NFL Ticket Sales – Up Or Down?

The big “news” over the last week has been Trump vs. Not vs anything specific; think of it more as vs the media.

The biggest “vs” was Trump declaring he would stop the “illegal” Obamacare (ACA) funding to the insurance companies. Is the funding really illegal, or would stopping it be illegal? That’s a future post, but in brief:

  • The funds in question are $7 billion per year of “cost sharing reductions.”
  • Only Congress can allocate funding for a project: the U.S. Constitution Article I, section 9, clause 7 states “No money shall be drawn from the Treasury, but in Consequence of Appropriations made by Law.” (This is nicknamed The Power of the Purse.) Since no such law was passed, it’s not legal to spend it.
  • If the Republicans had tried a funding stunt like that, the Democrats would have called it illegal. And so the Republicans filed suit…
  • U.S. District Judge Rosemary Collyer ruled, in “House v. Burwell” (House is the House of Representatives) that Obama’s payments – i.e. these very same payments – were illegal. She stayed action on it, meaning allowed Obama to continue pending appeal.
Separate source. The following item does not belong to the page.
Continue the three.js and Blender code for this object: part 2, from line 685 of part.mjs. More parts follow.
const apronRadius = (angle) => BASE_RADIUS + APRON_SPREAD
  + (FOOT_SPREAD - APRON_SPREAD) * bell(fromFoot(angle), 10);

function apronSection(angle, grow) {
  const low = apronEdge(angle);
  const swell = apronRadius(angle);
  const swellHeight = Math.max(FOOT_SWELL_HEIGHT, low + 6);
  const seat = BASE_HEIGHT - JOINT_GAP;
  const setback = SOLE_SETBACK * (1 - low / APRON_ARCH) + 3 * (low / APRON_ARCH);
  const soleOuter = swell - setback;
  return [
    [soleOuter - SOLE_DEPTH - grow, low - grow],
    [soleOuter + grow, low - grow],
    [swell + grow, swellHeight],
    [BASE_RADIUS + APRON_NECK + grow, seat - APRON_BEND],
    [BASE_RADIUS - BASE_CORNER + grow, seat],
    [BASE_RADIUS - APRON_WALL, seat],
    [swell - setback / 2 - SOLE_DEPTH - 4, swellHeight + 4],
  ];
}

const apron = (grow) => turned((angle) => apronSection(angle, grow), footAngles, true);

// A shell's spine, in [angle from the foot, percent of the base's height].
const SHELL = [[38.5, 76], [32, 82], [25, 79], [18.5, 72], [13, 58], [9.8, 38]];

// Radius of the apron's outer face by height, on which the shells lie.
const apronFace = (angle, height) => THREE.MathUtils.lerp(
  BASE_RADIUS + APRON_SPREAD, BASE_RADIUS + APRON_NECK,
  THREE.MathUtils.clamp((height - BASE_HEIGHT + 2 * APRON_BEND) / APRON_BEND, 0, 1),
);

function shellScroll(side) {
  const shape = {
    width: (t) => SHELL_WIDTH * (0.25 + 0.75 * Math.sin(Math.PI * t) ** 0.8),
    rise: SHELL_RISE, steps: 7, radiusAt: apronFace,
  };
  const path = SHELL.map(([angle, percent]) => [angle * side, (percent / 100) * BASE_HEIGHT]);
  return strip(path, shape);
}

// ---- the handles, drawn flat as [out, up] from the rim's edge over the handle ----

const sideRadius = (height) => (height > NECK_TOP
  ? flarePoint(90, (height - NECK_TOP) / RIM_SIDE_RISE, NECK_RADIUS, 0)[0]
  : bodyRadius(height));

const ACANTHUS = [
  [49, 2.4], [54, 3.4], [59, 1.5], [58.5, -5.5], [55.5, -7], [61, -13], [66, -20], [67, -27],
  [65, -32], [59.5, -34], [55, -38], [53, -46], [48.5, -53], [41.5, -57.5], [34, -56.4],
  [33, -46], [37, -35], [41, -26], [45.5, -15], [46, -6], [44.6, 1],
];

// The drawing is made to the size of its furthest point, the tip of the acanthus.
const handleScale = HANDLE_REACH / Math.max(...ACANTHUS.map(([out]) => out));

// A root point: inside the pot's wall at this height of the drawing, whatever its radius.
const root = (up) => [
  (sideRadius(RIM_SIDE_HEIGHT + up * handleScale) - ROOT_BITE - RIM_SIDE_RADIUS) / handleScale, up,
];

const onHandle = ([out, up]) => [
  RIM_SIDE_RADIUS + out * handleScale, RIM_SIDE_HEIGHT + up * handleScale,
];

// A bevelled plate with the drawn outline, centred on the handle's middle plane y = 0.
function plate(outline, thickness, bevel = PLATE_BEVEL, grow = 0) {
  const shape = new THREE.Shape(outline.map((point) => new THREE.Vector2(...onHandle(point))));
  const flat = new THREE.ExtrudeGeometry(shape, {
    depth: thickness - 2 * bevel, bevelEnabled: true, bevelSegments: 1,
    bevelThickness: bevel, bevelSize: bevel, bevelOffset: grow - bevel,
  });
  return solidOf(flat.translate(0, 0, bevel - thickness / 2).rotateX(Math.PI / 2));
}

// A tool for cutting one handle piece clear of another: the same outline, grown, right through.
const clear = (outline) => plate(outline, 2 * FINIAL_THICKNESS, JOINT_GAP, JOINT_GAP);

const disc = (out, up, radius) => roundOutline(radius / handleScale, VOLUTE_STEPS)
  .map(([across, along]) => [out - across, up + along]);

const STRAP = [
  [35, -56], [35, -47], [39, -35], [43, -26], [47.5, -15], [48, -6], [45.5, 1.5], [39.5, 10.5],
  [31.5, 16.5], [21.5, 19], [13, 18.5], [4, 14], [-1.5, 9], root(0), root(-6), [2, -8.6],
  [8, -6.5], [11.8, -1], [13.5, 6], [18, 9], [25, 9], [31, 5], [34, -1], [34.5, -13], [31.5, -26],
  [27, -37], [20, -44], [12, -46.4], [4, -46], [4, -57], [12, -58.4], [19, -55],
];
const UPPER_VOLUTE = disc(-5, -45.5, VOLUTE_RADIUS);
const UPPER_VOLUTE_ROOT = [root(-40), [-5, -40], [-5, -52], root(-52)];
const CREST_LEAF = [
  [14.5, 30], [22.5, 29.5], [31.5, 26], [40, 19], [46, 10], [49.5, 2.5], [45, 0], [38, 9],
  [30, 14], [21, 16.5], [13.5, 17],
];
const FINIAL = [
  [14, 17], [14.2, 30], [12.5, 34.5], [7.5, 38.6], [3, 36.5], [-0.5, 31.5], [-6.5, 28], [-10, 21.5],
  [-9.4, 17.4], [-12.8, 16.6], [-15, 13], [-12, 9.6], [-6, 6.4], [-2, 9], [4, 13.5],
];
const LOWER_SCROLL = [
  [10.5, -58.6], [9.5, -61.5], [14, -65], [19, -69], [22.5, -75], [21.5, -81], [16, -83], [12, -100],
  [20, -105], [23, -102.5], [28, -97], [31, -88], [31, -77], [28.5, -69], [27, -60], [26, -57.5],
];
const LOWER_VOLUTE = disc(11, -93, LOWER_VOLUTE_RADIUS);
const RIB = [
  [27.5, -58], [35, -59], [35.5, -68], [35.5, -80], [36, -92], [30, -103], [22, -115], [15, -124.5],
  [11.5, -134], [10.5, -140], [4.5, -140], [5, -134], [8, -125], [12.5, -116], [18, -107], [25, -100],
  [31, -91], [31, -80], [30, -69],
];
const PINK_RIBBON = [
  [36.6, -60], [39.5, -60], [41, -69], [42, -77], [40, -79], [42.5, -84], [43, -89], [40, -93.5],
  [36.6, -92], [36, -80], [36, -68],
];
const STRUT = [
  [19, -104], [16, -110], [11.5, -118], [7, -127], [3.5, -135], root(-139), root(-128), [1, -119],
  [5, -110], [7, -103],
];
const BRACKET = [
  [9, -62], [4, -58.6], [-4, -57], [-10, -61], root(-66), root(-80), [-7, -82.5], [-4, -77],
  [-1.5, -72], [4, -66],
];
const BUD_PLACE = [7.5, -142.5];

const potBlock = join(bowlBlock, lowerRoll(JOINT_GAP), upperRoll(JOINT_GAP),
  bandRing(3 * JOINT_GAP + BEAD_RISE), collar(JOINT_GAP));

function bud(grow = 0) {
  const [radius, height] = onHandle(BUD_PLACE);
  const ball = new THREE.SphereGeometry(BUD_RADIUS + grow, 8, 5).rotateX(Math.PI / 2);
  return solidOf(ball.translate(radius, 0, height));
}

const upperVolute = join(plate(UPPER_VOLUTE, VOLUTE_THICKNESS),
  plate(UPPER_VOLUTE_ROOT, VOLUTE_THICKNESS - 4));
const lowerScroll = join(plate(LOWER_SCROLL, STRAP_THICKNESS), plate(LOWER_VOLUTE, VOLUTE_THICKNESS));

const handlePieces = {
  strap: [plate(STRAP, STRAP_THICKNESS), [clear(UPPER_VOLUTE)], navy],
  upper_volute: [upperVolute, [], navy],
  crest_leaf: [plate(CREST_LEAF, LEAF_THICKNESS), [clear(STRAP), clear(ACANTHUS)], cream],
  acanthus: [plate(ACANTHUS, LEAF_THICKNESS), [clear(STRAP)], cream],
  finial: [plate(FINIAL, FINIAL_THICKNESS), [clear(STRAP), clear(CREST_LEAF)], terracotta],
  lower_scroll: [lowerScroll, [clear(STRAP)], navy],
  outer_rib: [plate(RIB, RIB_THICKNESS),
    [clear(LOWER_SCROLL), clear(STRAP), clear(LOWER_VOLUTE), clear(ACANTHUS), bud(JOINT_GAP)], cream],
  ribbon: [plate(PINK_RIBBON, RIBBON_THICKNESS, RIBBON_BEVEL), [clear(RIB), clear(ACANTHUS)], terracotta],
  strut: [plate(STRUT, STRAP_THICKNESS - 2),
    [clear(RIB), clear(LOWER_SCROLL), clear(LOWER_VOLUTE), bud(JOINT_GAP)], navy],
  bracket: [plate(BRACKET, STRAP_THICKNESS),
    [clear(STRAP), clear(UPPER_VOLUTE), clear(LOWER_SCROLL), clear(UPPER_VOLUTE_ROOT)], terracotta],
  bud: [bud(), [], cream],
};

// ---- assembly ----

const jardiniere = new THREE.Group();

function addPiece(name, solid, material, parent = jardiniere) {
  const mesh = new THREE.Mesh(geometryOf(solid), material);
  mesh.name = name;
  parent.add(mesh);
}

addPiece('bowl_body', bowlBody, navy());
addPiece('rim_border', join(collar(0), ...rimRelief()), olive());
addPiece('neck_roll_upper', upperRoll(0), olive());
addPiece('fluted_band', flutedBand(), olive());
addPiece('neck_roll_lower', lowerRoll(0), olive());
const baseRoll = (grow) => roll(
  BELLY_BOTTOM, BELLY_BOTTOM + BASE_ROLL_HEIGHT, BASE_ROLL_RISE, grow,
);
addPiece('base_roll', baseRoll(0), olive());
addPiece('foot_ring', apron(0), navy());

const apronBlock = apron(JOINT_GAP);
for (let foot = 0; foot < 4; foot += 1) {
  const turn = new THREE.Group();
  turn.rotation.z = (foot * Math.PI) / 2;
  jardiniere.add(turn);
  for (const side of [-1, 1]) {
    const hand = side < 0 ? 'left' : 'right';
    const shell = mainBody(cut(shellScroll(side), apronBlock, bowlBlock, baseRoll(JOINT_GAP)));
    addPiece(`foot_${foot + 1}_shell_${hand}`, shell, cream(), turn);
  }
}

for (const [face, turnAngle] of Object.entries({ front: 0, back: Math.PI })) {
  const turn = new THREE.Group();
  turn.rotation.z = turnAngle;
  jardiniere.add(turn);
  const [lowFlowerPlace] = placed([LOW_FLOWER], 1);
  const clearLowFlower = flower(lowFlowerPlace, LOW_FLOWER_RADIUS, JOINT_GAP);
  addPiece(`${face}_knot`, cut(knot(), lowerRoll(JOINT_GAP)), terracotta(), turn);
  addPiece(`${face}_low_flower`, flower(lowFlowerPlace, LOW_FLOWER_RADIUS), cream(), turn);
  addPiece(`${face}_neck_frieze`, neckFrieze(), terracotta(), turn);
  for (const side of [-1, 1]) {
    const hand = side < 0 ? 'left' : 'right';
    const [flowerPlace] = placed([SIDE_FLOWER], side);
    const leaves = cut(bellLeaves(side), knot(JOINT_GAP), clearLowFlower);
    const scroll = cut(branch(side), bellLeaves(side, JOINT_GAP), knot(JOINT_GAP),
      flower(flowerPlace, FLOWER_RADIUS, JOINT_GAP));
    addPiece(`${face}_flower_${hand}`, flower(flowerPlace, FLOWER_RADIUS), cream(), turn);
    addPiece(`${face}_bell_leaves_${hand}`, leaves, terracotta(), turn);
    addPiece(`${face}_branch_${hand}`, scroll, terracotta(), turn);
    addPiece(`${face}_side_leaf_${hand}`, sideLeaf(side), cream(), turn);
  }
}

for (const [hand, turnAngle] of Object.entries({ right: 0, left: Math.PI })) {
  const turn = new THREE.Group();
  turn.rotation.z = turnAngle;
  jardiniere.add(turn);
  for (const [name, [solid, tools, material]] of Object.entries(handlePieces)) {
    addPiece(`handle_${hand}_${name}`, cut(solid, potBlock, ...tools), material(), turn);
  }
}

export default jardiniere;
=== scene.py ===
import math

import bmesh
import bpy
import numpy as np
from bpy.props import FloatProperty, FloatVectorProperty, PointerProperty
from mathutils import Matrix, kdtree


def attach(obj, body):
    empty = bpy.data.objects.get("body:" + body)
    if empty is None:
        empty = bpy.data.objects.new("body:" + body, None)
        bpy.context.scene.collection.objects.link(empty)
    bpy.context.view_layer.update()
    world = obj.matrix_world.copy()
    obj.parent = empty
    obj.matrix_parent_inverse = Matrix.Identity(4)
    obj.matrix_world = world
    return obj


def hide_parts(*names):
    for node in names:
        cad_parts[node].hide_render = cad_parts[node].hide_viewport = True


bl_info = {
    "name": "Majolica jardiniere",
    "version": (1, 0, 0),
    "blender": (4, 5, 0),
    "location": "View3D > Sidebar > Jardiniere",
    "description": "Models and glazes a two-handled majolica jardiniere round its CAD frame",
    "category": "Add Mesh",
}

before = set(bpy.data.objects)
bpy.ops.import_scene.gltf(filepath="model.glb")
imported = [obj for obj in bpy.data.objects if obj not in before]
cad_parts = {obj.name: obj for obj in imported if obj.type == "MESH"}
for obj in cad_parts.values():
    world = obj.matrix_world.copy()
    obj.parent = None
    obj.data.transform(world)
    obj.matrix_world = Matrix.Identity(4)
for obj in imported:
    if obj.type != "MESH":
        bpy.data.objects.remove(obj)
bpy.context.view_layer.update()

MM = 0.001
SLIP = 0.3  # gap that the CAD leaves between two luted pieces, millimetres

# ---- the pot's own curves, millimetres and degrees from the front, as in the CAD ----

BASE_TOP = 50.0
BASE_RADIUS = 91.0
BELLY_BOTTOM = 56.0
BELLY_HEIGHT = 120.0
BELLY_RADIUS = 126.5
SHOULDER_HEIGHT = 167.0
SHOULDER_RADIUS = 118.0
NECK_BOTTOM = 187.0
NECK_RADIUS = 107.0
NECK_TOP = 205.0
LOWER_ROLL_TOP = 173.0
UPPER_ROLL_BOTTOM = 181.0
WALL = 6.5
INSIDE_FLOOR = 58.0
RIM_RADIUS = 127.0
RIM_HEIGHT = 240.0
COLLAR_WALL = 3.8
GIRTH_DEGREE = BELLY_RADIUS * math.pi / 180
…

But that’s not the same as insisting they should remain.
  • On the other hand… it is being appealed, and the courts tend to take a dim view on reducing funding to, well, anything. Which may overturn Judge Collyer’s ruling and state that ending an illegal practice is also illegal.
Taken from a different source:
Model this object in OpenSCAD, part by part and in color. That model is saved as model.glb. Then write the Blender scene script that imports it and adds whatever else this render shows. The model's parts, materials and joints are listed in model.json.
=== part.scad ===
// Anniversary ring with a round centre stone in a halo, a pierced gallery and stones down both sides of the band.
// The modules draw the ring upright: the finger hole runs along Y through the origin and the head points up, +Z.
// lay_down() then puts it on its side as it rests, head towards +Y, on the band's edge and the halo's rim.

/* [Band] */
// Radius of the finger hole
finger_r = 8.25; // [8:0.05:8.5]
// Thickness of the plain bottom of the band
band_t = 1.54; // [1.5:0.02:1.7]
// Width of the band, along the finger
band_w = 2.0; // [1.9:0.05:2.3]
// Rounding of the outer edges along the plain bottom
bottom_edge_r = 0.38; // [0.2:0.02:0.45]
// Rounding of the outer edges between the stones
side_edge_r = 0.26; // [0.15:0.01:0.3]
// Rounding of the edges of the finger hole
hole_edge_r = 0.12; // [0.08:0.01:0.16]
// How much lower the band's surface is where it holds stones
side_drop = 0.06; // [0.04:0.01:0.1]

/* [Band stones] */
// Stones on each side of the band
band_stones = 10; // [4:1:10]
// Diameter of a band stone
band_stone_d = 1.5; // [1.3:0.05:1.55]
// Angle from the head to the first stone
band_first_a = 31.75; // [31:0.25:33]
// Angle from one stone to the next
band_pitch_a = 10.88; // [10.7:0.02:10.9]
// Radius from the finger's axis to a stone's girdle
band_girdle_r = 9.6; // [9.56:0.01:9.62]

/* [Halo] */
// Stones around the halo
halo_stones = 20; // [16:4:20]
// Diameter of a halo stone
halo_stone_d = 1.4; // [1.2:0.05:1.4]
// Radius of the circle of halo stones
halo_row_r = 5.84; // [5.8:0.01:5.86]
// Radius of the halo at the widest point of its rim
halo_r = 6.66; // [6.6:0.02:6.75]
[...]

The second biggest “vs” continues to be Trump vs. the NFL and ESPN.

ESPN is, by all measures, pretty far left. Sports fans tend slightly to the right. The NFL is odd in that NFL fans also tend to the right, but the NFL players disproportionately come from demographics associated with the left. Which may explain why, long before Trump was even elected, Kaepernick chose this venue for his protests.
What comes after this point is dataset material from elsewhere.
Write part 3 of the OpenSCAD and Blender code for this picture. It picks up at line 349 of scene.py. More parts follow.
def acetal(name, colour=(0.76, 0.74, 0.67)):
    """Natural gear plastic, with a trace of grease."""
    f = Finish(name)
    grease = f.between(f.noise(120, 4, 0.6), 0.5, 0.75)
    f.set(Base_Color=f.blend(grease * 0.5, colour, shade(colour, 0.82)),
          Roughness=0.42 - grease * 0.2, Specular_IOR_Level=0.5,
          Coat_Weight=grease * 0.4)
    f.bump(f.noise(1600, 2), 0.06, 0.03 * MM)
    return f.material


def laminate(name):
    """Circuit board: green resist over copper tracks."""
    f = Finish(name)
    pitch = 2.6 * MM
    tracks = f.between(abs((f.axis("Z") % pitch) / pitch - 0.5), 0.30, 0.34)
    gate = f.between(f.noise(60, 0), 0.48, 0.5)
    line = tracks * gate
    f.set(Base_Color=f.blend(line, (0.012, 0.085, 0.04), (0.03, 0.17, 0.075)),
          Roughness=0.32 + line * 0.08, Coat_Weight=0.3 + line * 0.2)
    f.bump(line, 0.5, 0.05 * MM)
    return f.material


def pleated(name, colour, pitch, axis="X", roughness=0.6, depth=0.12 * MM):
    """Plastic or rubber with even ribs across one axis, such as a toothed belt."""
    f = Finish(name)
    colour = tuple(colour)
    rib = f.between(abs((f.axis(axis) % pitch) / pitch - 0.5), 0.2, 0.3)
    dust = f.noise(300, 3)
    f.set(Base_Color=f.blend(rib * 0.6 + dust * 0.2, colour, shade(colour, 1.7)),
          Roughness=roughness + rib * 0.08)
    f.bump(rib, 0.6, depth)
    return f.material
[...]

That’s a key point. Kaepernick began “protesting” prior to the election – he sat through the anthem starting on August 14th, 2016. He made his public statement about it on 28-August-2016, after sitting out the anthem three consecutive weeks. He took his first knee (instead of sitting) on 01-Sept-2016.

Which means The NFL brought (or allowed) politics to the football games in Summer 2016. This isn’t a case of Trump politicizing it; the NFL did, at a point when conventional wisdom expected Hillary Clinton to win the election.

Meanwhile, ESPN’s rating have been declining quickly. There are several likely reasons:

  • Cord cutters
  • Too much officiating, too many commercials
  • Current events: ESPN has blamed the weather, the elections, etc.
  • Injuries: ESPN claims that viewership may be declining because of fear of supporting head injuries.
  • Politics and the Protests. ESPN is, as mentioned, quite far left. Look at Jemele Hill calling Trump a “white supremacist” and Michael Wilbon saying Dallas Cowboys owner Jones has a “plantation mentality.” And there’s the protests during the anthem.

Of course, ESPN doesn’t correlate the declines to those, and it’s possible they’re correct. Although… ESPN did make an awful lot of excuses last year for the ratings, such as the Presidential debates; in theory this year should be better. Still, other sports have also had ratings declines. So how do we tell? Ticket Sales. Those protests are in the stadiums also; what’s happening there?

Surprise! As with almost any social-justice topic, we have contradictory headlines on whether NFL ticket sales rose or fell.

  • TeaParty (far right) and others cite the Washington Examiner article that found that the protests caused ticket sales to “plummet nearly 20%” (or, more precisely, 17.9%) week on week.
  • But that weekend, according to USA Today, sales went up by 9.6%.

The best comparison is not week-on-week, but last year to this year. Such numbers change naturally, of course. However, ESPN was busy last year claiming that their lower ratings last year were due to the elections, odd games and cord cutters. In other words, not due to the protests then also, which were already underway.

So our best comparison might be to 2015.

Fortunately, we have a way of measuring… the Pro Football Reference page. Here’s what you need to know, in aggregate:

 

Year Week 1 Week 2 Week 3 Week 4 Week 5 Total
2015 1,097,396 1,081,704 1,104,357 1,022,945 980,190 5,286,592
2017 1,044,412 1,023,465 1,079,660 1,120,237 929,839 5,197,613

That’s pretty much your proof. Yes, attendance is down. By a whopping 1.6%! Okay, that may not be so whopping.

The next question is, or should be, is this due to the protests? How can we tell? Let’s look two years further back.

 

Year Week 1 Week 2 Week 3 Week 4 Week 5 Total
2013 1,104,319 1,085,662 1,138,269 1,006,437 957,152 5,291,839
2015 1,097,396 1,081,704 1,104,357 1,022,945 980,190 5,286,592
2017 1,044,412 1,023,465 1,079,660 1,120,237 929,839 5,197,613

Notice anything interesting? The decline is relatively steady. Which tells us pretty conclusively the following:

  • Yes, ticket sales are down.
  • No, it isn’t due to the protests.

Hey, maybe ESPN is telling the truth!